Jason is a descendant of Aboriginal Biripi (on his mother's side) and Cantonese (his father's) heritage, but grew up on Gadigal land in Sydney.
While he's always known about his Biripi background, he said that as he's matured (he's now 42), he's developed more of a yearning to connect to Country and the local community.
"It's the Country calling you, an intuitive calling of intangible forces," he said.
Jason describes What Binds Us as a thought-provoking show that aims to have a conversation and inspire social change by showing the challenges Aboriginal people have faced as a result of colonisation, in the three layers of past, present and future.
"It does touch on ongoing oppression and disengagement of Aboriginal people in all systems at a constitutional level, looking from invasion until now."
The exhibition confronts historical truths.

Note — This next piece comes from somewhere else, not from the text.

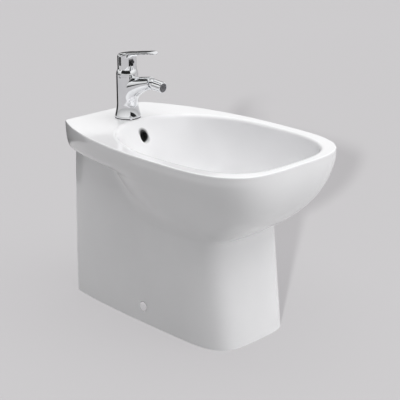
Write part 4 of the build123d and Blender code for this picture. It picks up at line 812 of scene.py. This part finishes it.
def floor():
    """Pale floor to the horizon: part paint, which takes the shadow, and part even tone for the view."""
    mesh = bpy.data.meshes.new("studio_floor")
    reach = 14.0
    mesh.from_pydata([(-reach, -reach, 0), (reach, -reach, 0), (reach, reach, 0), (-reach, reach, 0)],
                     [], [(0, 1, 2, 3)])
    material, tree, shader = finish("floor_paint")
    tinted(tree, shader, noise(tree, 0.4), (FLOOR_TONE, FLOOR_TONE, FLOOR_TONE), (FLOOR_TONE + 0.005,) * 3)
    set_values(shader, Roughness=0.9)
    shader.inputs["Specular IOR Level"].default_value = 0.0
    even = tree.nodes.new("ShaderNodeEmission")
    even.inputs["Color"].default_value = BACKGROUND
    path = tree.nodes.new("ShaderNodeLightPath")
    looked_at = path.outputs["Is Camera Ray"]
    for ray in ("Is Glossy Ray", "Is Transmission Ray"):
        either = tree.nodes.new("ShaderNodeMath")
        either.operation = "MAXIMUM"
        tree.links.new(looked_at, either.inputs[0])
        tree.links.new(path.outputs[ray], either.inputs[1])
        looked_at = either.outputs[0]
    part = tree.nodes.new("ShaderNodeMath")
    part.operation = "MULTIPLY"
    part.inputs[1].default_value = EVEN_SHARE
    tree.links.new(looked_at, part.inputs[0])
    surface = mixed(tree, part.outputs[0], shader.outputs["BSDF"], even.outputs["Emission"])
    tree.links.new(surface, tree.nodes["Material Output"].inputs["Surface"])
    mesh.materials.append(material)
    piece = bpy.data.objects.new("studio_floor", mesh)
    bpy.context.scene.collection.objects.link(piece)
    return piece


def card(name, tone, centre, start, end, radius, low, high):
    """Upright curved card that only reflections see: an arc about a centre between two compass directions."""
    turn = np.radians(np.linspace(start, end, 13))
    edge = np.stack([centre[0] + radius * np.sin(turn), centre[1] - radius * np.cos(turn)], axis=-1)
    points = [(*point, height) for height in (low, high) for point in edge]
    faces = [(i, i + 1, i + 14, i + 13) for i in range(12)]
    mesh = bpy.data.meshes.new(name)
    mesh.from_pydata(points, [], faces)
    material, tree, _ = finish(name)
    glow = tree.nodes.new("ShaderNodeEmission")
    glow.inputs["Strength"].default_value = tone
    tree.links.new(glow.outputs["Emission"], tree.nodes["Material Output"].inputs["Surface"])
    mesh.materials.append(material)
    piece = bpy.data.objects.new(name, mesh)
    piece.visible_camera = piece.visible_diffuse = piece.visible_shadow = piece.visible_transmission = False
    bpy.context.scene.collection.objects.link(piece)


def sun(name, strength, azimuth, elevation, angle):
    """Soft lamp far away, by its compass direction and height in degrees; reflections don't show it."""
    data = bpy.data.lights.new(name, "SUN")
    data.energy = strength * np.pi
    data.angle = angle
    turn, rise = np.radians(azimuth), np.radians(elevation)
    to_lamp = Vector((np.sin(turn) * np.cos(rise), -np.cos(turn) * np.cos(rise), np.sin(rise)))
    piece = bpy.data.objects.new(name, data)
    piece.rotation_mode = "QUATERNION"
    piece.rotation_quaternion = to_lamp.to_track_quat("Z", "Y")
    piece.visible_glossy = False
    bpy.context.scene.collection.objects.link(piece)
    return piece


def fill(name, power, place, toward, size):
    """Soft box near the floor that shines along a direction; only its light is seen."""
    data = bpy.data.lights.new(name, "AREA")
    data.energy = power
    data.size = size
    piece = bpy.data.objects.new(name, data)
    piece.location = place
    piece.rotation_mode = "QUATERNION"
    piece.rotation_quaternion = Vector(toward).to_track_quat("-Z", "Y")
    piece.visible_camera = piece.visible_glossy = False
    bpy.context.scene.collection.objects.link(piece)


def sky():
    """Even sky for soft light; reflections show a grey horizon and a bright ceiling instead."""
    world = bpy.data.worlds.new("studio_sky")
    bpy.context.scene.world = world
    world.use_nodes = True
    tree = world.node_tree
    even = tree.nodes["Background"]
    even.inputs["Color"].default_value = (1, 0.99, 1, 1)
    even.inputs["Strength"].default_value = SKY
    seen = tree.nodes.new("ShaderNodeBackground")
    place = tree.nodes.new("ShaderNodeTexCoord")
    parts = tree.nodes.new("ShaderNodeSeparateXYZ")
    ramp = tree.nodes.new("ShaderNodeValToRGB")
    marks = ramp.color_ramp.elements
    marks[0].position, marks[1].position = 0.0, 0.18
    marks[0].color, marks[1].color = (0.5, 0.5, 0.5, 1), (0.75, 0.75, 0.75, 1)
    top = marks.new(0.4)
    top.color = (1, 1, 1, 1)
    path = tree.nodes.new("ShaderNodeLightPath")
    tree.links.new(place.outputs["Generated"], parts.inputs[0])
    tree.links.new(parts.outputs["Z"], ramp.inputs["Fac"])
    tree.links.new(ramp.outputs["Color"], seen.inputs["Color"])
    surface = mixed(tree, path.outputs["Is Glossy Ray"], even.outputs[0], seen.outputs[0])
    tree.links.new(surface, tree.nodes["World Output"].inputs["Surface"])


BACKGROUND = (0.722, 0.700, 0.722, 1)
FLOOR_TONE = 0.22
EVEN_SHARE = 0.5
SKY = 0.33


def studio():
    """Even sky, a soft lamp overhead, a low one from the front right, and one that throws the floor's shadow."""
    sky()
    sun("overhead", 0.86, 15, 80, 1.3)
    sun("front", 0.31, 34, 4, 0.5)
    fill("low_fill", 3.6, (0.75, -1.15, 0.06), (-0.7, 1.05, 0.3), 0.8)
    ground = floor()
    thrower = sun("shadow_thrower", 3.4, -56, 17.5, 0.045)
    floor_only = bpy.data.collections.new("lit_floor")
    floor_only.objects.link(ground)
    thrower.light_linking.receiver_collection = floor_only
    mixer = (0, MIXER_Y * MM)
    card("dark_rear_card", 0.03, mixer, -245, -160, 0.9, 0.0, 0.56)
    card("dark_side_card", 0.02, mixer, -20, 40, 0.24, 0.442, 0.475)
    card("dark_high_card", 0.02, mixer, -110, -5, 0.24, 0.535, 0.74)
    card("dark_lever_card", 0.05, mixer, -150, -112, 0.24, 0.455, 0.49)
    card("dark_top_card", 0.04, mixer, -252, -195, 0.24, 0.50, 0.60)
    card("dark_rear_high_card", 0.05, mixer, -190, -130, 0.5, 0.70, 1.05)


# Camera at the photograph's view: a point at height 200 is seen at PIXEL, DISTANCE away along the view
AZIMUTH, ELEVATION, DISTANCE = np.radians(-45.21909908), np.radians(19.34564748), 2.39402320
FOCAL, PICTURE = 1150.0, 400.0
PIXEL = (194.76289064, 225.15198794)


def camera():
    """Camera from its direction, its distance and where it sees the point above the origin."""
    back = Vector((np.sin(AZIMUTH) * np.cos(ELEVATION), -np.cos(AZIMUTH) * np.cos(ELEVATION), np.sin(ELEVATION)))
    right = Vector((np.cos(AZIMUTH), np.sin(AZIMUTH), 0))
    up = back.cross(right)
    aside = (PIXEL[0] - PICTURE / 2) / FOCAL * DISTANCE
    down = (PIXEL[1] - PICTURE / 2) / FOCAL * DISTANCE
    data = bpy.data.cameras.new("camera")
    data.sensor_width = 36.0
    data.lens = FOCAL / PICTURE * data.sensor_width
    data.clip_end = 60.0
    piece = bpy.data.objects.new("camera", data)
    turn = Matrix((right, up, back)).transposed().to_4x4()
    piece.matrix_world = Matrix.Translation(Vector((0, 0, 0.2)) - right * aside + up * down + back * DISTANCE) @ turn
    bpy.context.scene.collection.objects.link(piece)
    bpy.context.scene.camera = piece


studio()
camera()
bpy.context.scene.view_settings.view_transform = "Standard"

It includes a chilling quote from 1816 printed on the gallery wall, by the then NSW Governor Lachlan Macquarie, ordering soldiers to take Aborigines as prisoners of war, to shoot those who resist and to hang their bodies so to "strike terror into the hearts of the surviving natives".
Another installation sees the arsenic symbol stamped into 400 pieces of toast and mounted on the wall. It highlights not only the historical context of mixing arsenic into damper to deliberately poison indigenous people but also references the chemicals that are in our food today and slowly killing us.
He feels the contemporary nature of the exhibition will really resonate with local youth.
Jason's art career has seen his work exhibited nationally and internationally.
He's had an ongoing association with the Taree gallery for a long time but this is the first time he's exhibited work in the Manning.
"This exhibition is arguably the most significant for me. It's the ultimate to be able to make work about Country that is shown in Country, the challenge involved being a stranger in my own land because I wasn't raised here, and getting to meet the community and help piece my family history together."
Jason uses multi-disciplinary art mediums to create his work.
"I start with the concept and then think 'what is the best medium to convey this message?'. This takes me to weird and wonderful places.
"As an artist I like to explore everything. Why limit yourself as an artist? It doesn't make sense to me. I try not to limit myself generally.
"I do everything from photographs to toast to steel and animation. If I don't know how to do something, I find out. But the concept is first and the materials and methodology second."